Resistive switching behaviors mediated by grain boundaries in one longitudinal Al/MoS2&PVP/ITO device

Nonvolatile memory devices based on 2D layered transition metal dichalcogenides have inspired tremendous amounts of research interests in recent years. In this work, resistive switching (RS) devices based on hybrid molybdenum disulphide and Polyvinylpyrrolidone (MoS2&APVP) is explored. One longitudinal Al/MoS2&PVP/ ITO device exhibits three different modes of I-V characteristics, i.e. typical bipolar RS, asymmetrical bipolar RS and threshold switching (TS), which can be explained by the formation and rupture of conducing filaments (CFs) consisting of sulfur vacancy filaments in MoS2 nanoflakes and sulfur ions filaments in PVP. These CFs form from three different kinds of grain boundaries (GBs), intersecting-GB, bisecting-GB, and bridge-GB in which GBs attach one electrode, parallel to the two electrodes, and attach both electrodes, respectively, corresponding to the three modes of I-V characteristics.
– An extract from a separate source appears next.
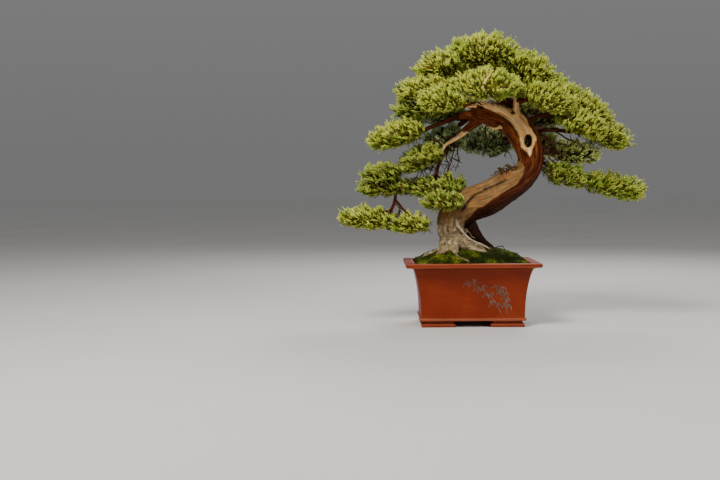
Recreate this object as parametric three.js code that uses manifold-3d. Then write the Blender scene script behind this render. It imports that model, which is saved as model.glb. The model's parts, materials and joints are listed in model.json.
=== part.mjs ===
// A sierra juniper bonsai in its pot: one old leaning trunk with dead wood and a hollow, its roots and
// branches, the foliage pads that the branches carry, moss, soil, a rectangular pot and two drain screens.
// Millimetres, +Z up, the front of the tree towards -Y. The origin is at the bottom centre of the box that
// holds the whole tree and pot. All places below are measured from the middle of the pot's foot plane.
import * as THREE from "three";
import { ConvexGeometry } from "three/addons/geometries/ConvexGeometry.js";
import { mergeVertices } from "three/addons/utils/BufferGeometryUtils.js";
import Module from "manifold-3d";

const wasm = await Module();
wasm.setup();

// The pot: outer sizes over the rim, and its profile as how far each level stands in from the rim's edge.
const POT_LENGTH = 400;
const POT_DEPTH = 290;
const POT_HEIGHT = 192;
const RIM_THICK = 12;
const RIM_WIDTH = 28;
const WALL_IN = 46; // the upright wall's face, in from the rim's edge
const MOULDING_IN = 42; // the small moulding round the base
const MOULDING_LOW = 19;
const MOULDING_HIGH = 27;
const WALL_THICK = 11;
const FLOOR_TOP = 32;
const CORNER = 5; // corner radius in plan
const FOOT_HEIGHT = 10;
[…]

These three kinds of GBs coexist in one device and the CF forms randomly from one kind of them during sweeping loops. The mechanism was experimentally proved by our results of the increasing probability of typical bipolar RS in device with one layer of PVP thin film inserted into the interface of MoS2&APVP and ITO and other researchers' results in all-surface MoS2 single-layer MoS(2 )devices.